Data segment:
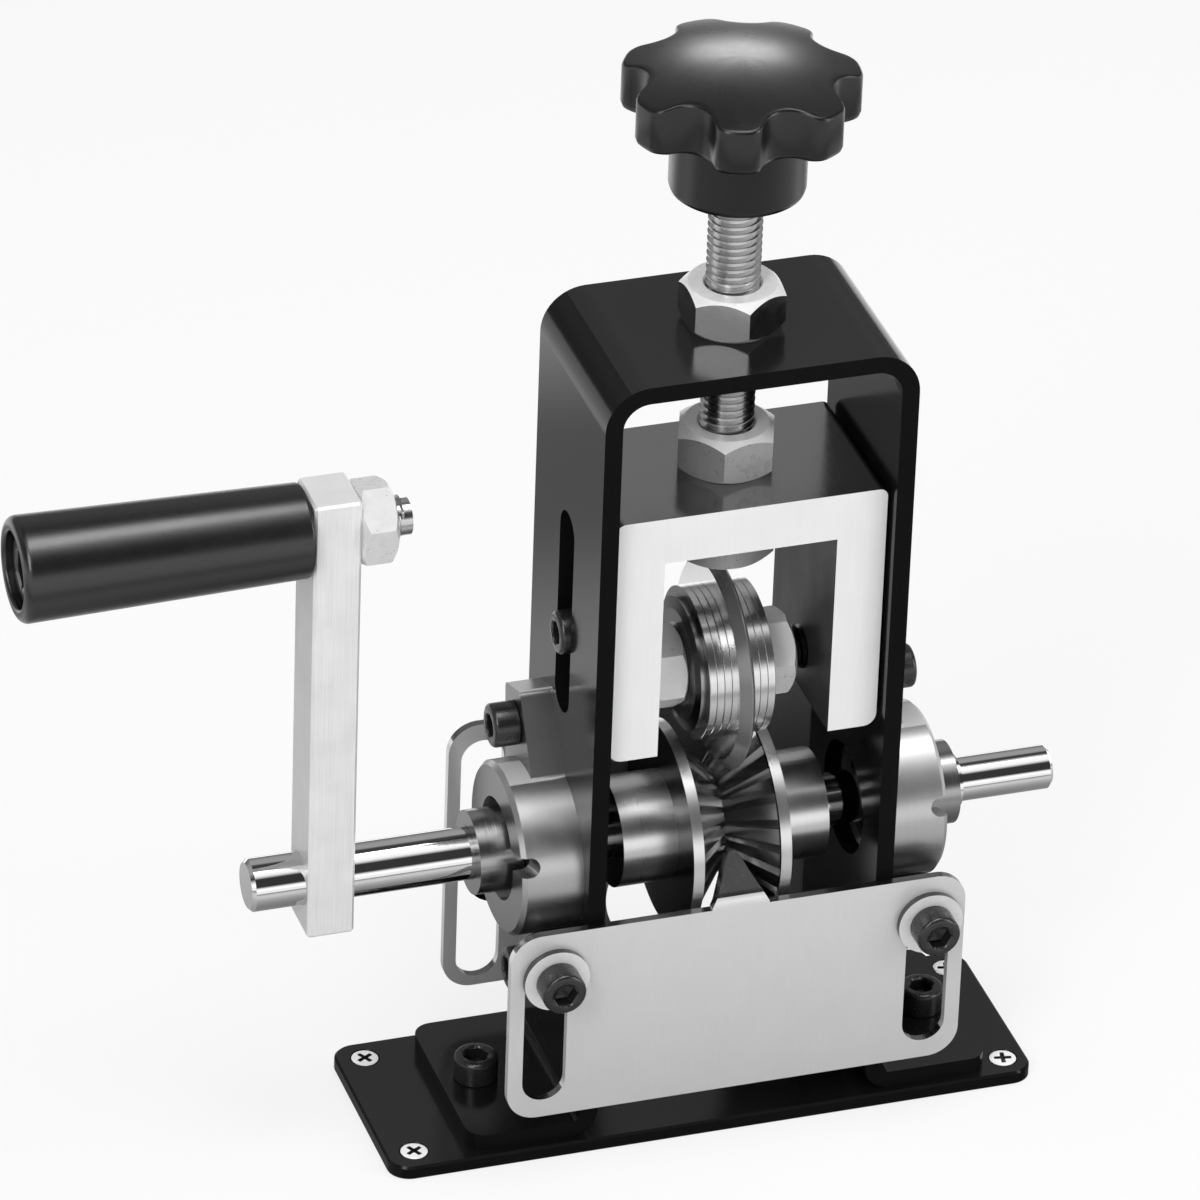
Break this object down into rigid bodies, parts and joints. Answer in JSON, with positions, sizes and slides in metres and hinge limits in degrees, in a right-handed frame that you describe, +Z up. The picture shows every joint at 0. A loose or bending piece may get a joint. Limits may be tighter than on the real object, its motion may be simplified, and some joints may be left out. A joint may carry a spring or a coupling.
{
  "type": "hand crank wire stripper",
  "caption": "Bench wire stripper: folded steel frame on a base plate, cranked serrated feed wheels and a disc blade set by a screw spindle with a star knob.",
  "frame": {"origin": "underside of the base plate, below the middle of the frame and the blade", "axes": "+X along the drive shaft away from the crank, +Y to the rear where the cable is fed in, +Z up"},
  "size_m": [0.24, 0.067, 0.2593],
  "materials": {
    "black_paint": "gloss black enamel",
    "bright_zinc": "bright zinc plate",
    "black_oxide": "black oxide, slightly oiled",
    "dark_casting": "dark polished casting",
    "bearing_steel": "ground bearing steel",
    "seal_rubber": "matt",
    "polished_steel": "polished",
    "wheel_steel": "dark machined steel with bright ridges",
    "arm_aluminium": "brushed",
    "grip_plastic": "gloss",
    "knob_plastic": "gloss",
    "guide_sheet": "satin with bright cut edges",
    "carriage_aluminium": "satin milled",
    "blade_steel": "ground, with a bright bevel",
    "washer_steel": "turned"
  },
  "bodies": {
    "base": {"base_plate": "black_paint", "base_screws": "bright_zinc", "u_frame": "black_paint", "foot_bolts": "black_oxide", "spindle_nut": "bright_zinc", "bearing_housing_left": "dark_casting", "bearing_housing_right": "dark_casting", "bearing_bolts": "black_oxide", "bearing_outer_rings": "bearing_steel", "bearing_seals": "seal_rubber", "guide_lugs": "black_paint", "guide_washers": "bright_zinc", "guide_screws": "black_oxide"},
    "drive": {"drive_shaft": "polished_steel", "drive_wheel_left": "wheel_steel", "drive_wheel_right": "wheel_steel", "wheel_set_screws": "black_oxide", "bearing_inner_rings": "bearing_steel", "collar_set_screws": "black_oxide", "crank_arm": "arm_aluminium", "crank_set_screw": "black_oxide", "grip_bolt": "bright_zinc", "grip_nut": "bright_zinc"},
    "grip": {"grip_sleeve": "grip_plastic"},
    "front_guide": {"front_guide_plate": "guide_sheet"},
    "rear_guide": {"rear_guide_plate": "guide_sheet"},
    "carriage": {"carriage": "carriage_aluminium", "carriage_guide_screws": "black_oxide", "blade_axle": "bright_zinc", "axle_nuts": "bright_zinc", "blade_bearing_inner_rings": "bearing_steel"},
    "blade": {"blade_hub": "bearing_steel", "blade_disc": "blade_steel", "blade_spacers_left": "washer_steel", "blade_spacers_right": "washer_steel", "blade_bearing_outer_rings": "bearing_steel"},
    "spindle": {"spindle": "bright_zinc", "spindle_lock_nuts": "bright_zinc", "knob": "knob_plastic"}
  },
  "joints": [
    {"name": "drive_shaft_turn", "type": "hinge", "parent": "base", "child": "drive", "pos_m": [0, 0, 0.0673], "axis": [1, 0, 0], "continuous": true},
    {"name": "grip_spin", "type": "hinge", "parent": "drive", "child": "grip", "pos_m": [-0.1275, 0, 0.1566], "axis": [1, 0, 0], "continuous": true},
    {"name": "front_guide_slide", "type": "slide", "parent": "base", "child": "front_guide", "axis": [0, 0, 1], "range_m": [-0.0022, 0.018]},
    {"name": "rear_guide_slide", "type": "slide", "parent": "base", "child": "rear_guide", "axis": [0, 0, 1], "range_m": [-0.0115, 0.014]},
    {"name": "carriage_slide", "type": "slide", "parent": "base", "child": "carriage", "axis": [0, 0, 1], "range_m": [-0.0015, 0.019]},
    {"name": "spindle_turn", "type": "hinge", "parent": "carriage", "child": "spindle", "pos_m": [0, 0, 0.2], "axis": [0, 0, 1], "range_deg": [-310, 3910]},
    {"name": "blade_spin", "type": "hinge", "parent": "carriage", "child": "blade", "pos_m": [0, 0, 0.1088], "axis": [1, 0, 0], "continuous": true}
  ],
  "couplings": [
    {"joint": "spindle_turn", "follows": "carriage_slide", "rad_per_m": 3590.4}
  ]
}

Problem requirements: Copy out all of the data exactly, leaving nothing out.

Answer to the problem:
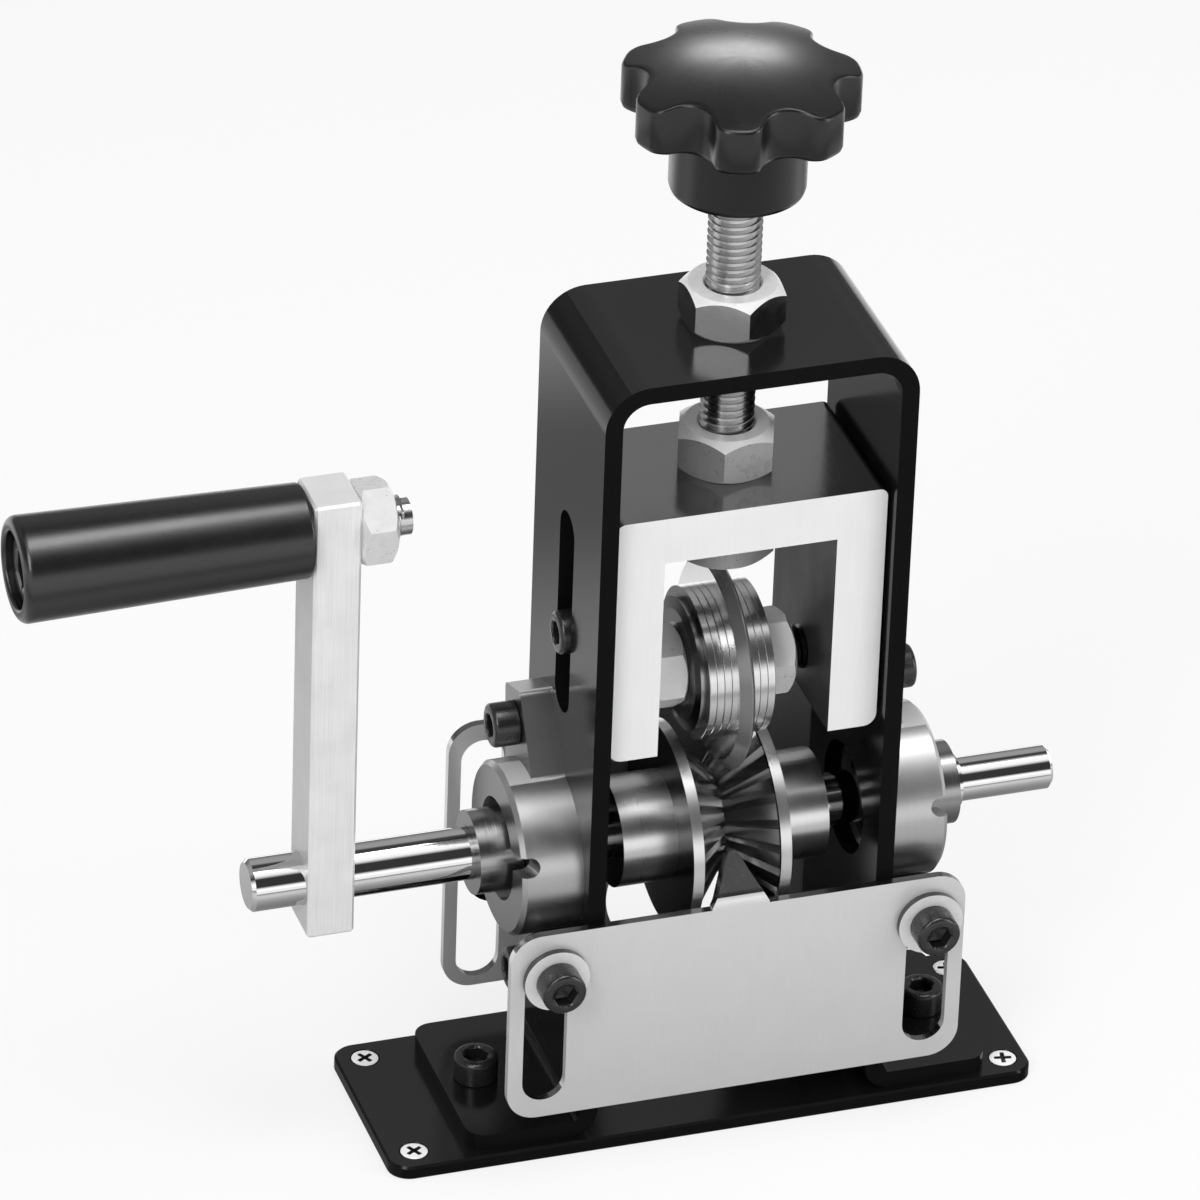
Break this object down into rigid bodies, parts and joints. Answer in JSON, with positions, sizes and slides in metres and hinge limits in degrees, in a right-handed frame that you describe, +Z up. The picture shows every joint at 0. A loose or bending piece may get a joint. Limits may be tighter than on the real object, its motion may be simplified, and some joints may be left out. A joint may carry a spring or a coupling.
{
  "type": "hand crank wire stripper",
  "caption": "Bench wire stripper: folded steel frame on a base plate, cranked serrated feed wheels and a disc blade set by a screw spindle with a star knob.",
  "frame": {"origin": "underside of the base plate, below the middle of the frame and the blade", "axes": "+X along the drive shaft away from the crank, +Y to the rear where the cable is fed in, +Z up"},
  "size_m": [0.24, 0.067, 0.2593],
  "materials": {
    "black_paint": "gloss black enamel",
    "bright_zinc": "bright zinc plate",
    "black_oxide": "black oxide, slightly oiled",
    "dark_casting": "dark polished casting",
    "bearing_steel": "ground bearing steel",
    "seal_rubber": "matt",
    "polished_steel": "polished",
    "wheel_steel": "dark machined steel with bright ridges",
    "arm_aluminium": "brushed",
    "grip_plastic": "gloss",
    "knob_plastic": "gloss",
    "guide_sheet": "satin with bright cut edges",
    "carriage_aluminium": "satin milled",
    "blade_steel": "ground, with a bright bevel",
    "washer_steel": "turned"
  },
  "bodies": {
    "base": {"base_plate": "black_paint", "base_screws": "bright_zinc", "u_frame": "black_paint", "foot_bolts": "black_oxide", "spindle_nut": "bright_zinc", "bearing_housing_left": "dark_casting", "bearing_housing_right": "dark_casting", "bearing_bolts": "black_oxide", "bearing_outer_rings": "bearing_steel", "bearing_seals": "seal_rubber", "guide_lugs": "black_paint", "guide_washers": "bright_zinc", "guide_screws": "black_oxide"},
    "drive": {"drive_shaft": "polished_steel", "drive_wheel_left": "wheel_steel", "drive_wheel_right": "wheel_steel", "wheel_set_screws": "black_oxide", "bearing_inner_rings": "bearing_steel", "collar_set_screws": "black_oxide", "crank_arm": "arm_aluminium", "crank_set_screw": "black_oxide", "grip_bolt": "bright_zinc", "grip_nut": "bright_zinc"},
    "grip": {"grip_sleeve": "grip_plastic"},
    "front_guide": {"front_guide_plate": "guide_sheet"},
    "rear_guide": {"rear_guide_plate": "guide_sheet"},
    "carriage": {"carriage": "carriage_aluminium", "carriage_guide_screws": "black_oxide", "blade_axle": "bright_zinc", "axle_nuts": "bright_zinc", "blade_bearing_inner_rings": "bearing_steel"},
    "blade": {"blade_hub": "bearing_steel", "blade_disc": "blade_steel", "blade_spacers_left": "washer_steel", "blade_spacers_right": "washer_steel", "blade_bearing_outer_rings": "bearing_steel"},
    "spindle": {"spindle": "bright_zinc", "spindle_lock_nuts": "bright_zinc", "knob": "knob_plastic"}
  },
  "joints": [
    {"name": "drive_shaft_turn", "type": "hinge", "parent": "base", "child": "drive", "pos_m": [0, 0, 0.0673], "axis": [1, 0, 0], "continuous": true},
    {"name": "grip_spin", "type": "hinge", "parent": "drive", "child": "grip", "pos_m": [-0.1275, 0, 0.1566], "axis": [1, 0, 0], "continuous": true},
    {"name": "front_guide_slide", "type": "slide", "parent": "base", "child": "front_guide", "axis": [0, 0, 1], "range_m": [-0.0022, 0.018]},
    {"name": "rear_guide_slide", "type": "slide", "parent": "base", "child": "rear_guide", "axis": [0, 0, 1], "range_m": [-0.0115, 0.014]},
    {"name": "carriage_slide", "type": "slide", "parent": "base", "child": "carriage", "axis": [0, 0, 1], "range_m": [-0.0015, 0.019]},
    {"name": "spindle_turn", "type": "hinge", "parent": "carriage", "child": "spindle", "pos_m": [0, 0, 0.2], "axis": [0, 0, 1], "range_deg": [-310, 3910]},
    {"name": "blade_spin", "type": "hinge", "parent": "carriage", "child": "blade", "pos_m": [0, 0, 0.1088], "axis": [1, 0, 0], "continuous": true}
  ],
  "couplings": [
    {"joint": "spindle_turn", "follows": "carriage_slide", "rad_per_m": 3590.4}
  ]
}